Coming out I began a spontaneous yoga flow. The best part of all of this today was that there was no time. With my app I normal set a 10/15 min slot and follow a voice. Here i had no other sounds on, no timer and no idea how long it lasted. I just listened to what my body needed and why do i really need to track that after all?
Friday
With a new bout of energy I decided to do a new thing today too. Meditation is all about clearing the mind of thoughts by allowing them to pass so you can observe and sort everything out from a distance from feelings, emotions and sensations. Today the stimulus was to listen. I have just began listening to audio books, after re-wanting this idea listening to On Purpose podcast.
So here I am. Laying on my mat. Listening to a book ' Above Life’s Turmoil- James Allen'.
I start thinking but that passes. And I enjoy listening to the 15 minute of the first chapter. Then I realise it all links to my dissertation. I re listen this time inscribing everything down in notes.
It is still a meditation as the first round was only purely listening. This is what I believe gave me the theoretical links and then even an idea for an extra layer on top of one component. Knowledge came to me without me stressing and I began writing some note sup for my viva without stress or going 'I haven't got my research for this yet'.
I may have found my new study tool.
Saturday
Today I decided to focus on smaller batches of meditation. A few days ago my 'stress less' card was meditate when on the loo. Meaning any small moment you get, remove any worries and just take a few deep breathes, allowing this space to become your safe space.
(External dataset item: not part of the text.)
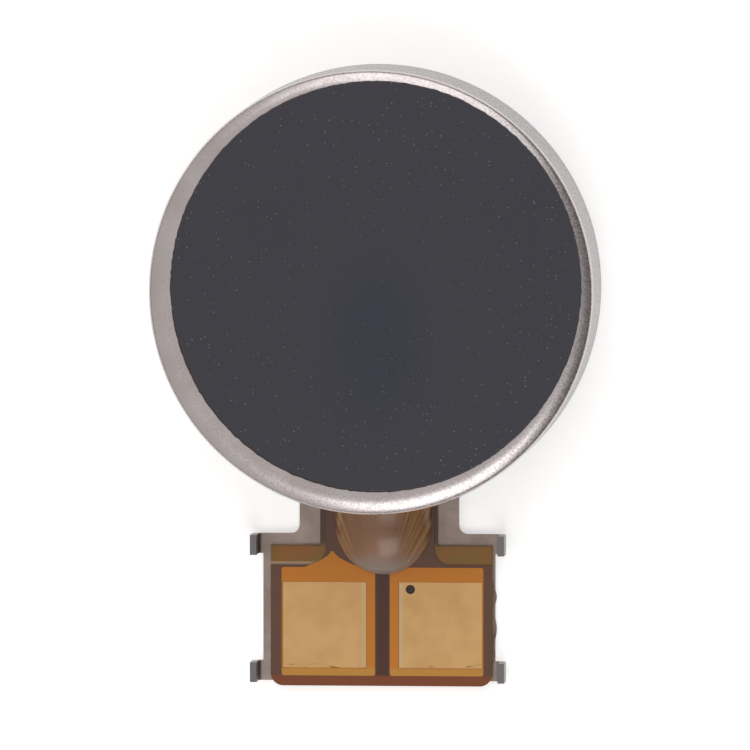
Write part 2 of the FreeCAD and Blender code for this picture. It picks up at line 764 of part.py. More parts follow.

IN addition to this, I decided to allow thoughts to stay in my mind as long as they needed, instead of forcing them away. As I went for a nap, I never ended up sleeping but allowed a memory to come, if and when it did, and to note how I felt and then look at it from the outside (objectively). This has really helped me get my head around personal 'issues' by learning to not dwell to much in the past and look at how the situation is now- I am less emotionally connected and creating positive patterns of behavior.
I would recommend doing this every once in a while, but ONLY when you are more at peace with a situation. If something is new or still an open wound, allowing to purge into it will still spark and emotional and reckless reaction. Instead, notice when you feel more calm when the topic is brought up and set boundaries- so allowing only 10/15 minutes to purge if this memory/situation appears to avoid re-scaring or trauma.
I have found this made me more vulnerable and open up, as I felt a wave of emotion before bed- reflecting and physically talking out loud to myself, going through and talking situations that have happened in my past. I found myself more objective yet still emotional, which allowed to see my strength and how much I have grown, and what i can still learn from it.
Sunday
Even though I have already done yoga today, I will revisit meditation on my yoga mat working with the mantras and looking at each mantra for the chakras.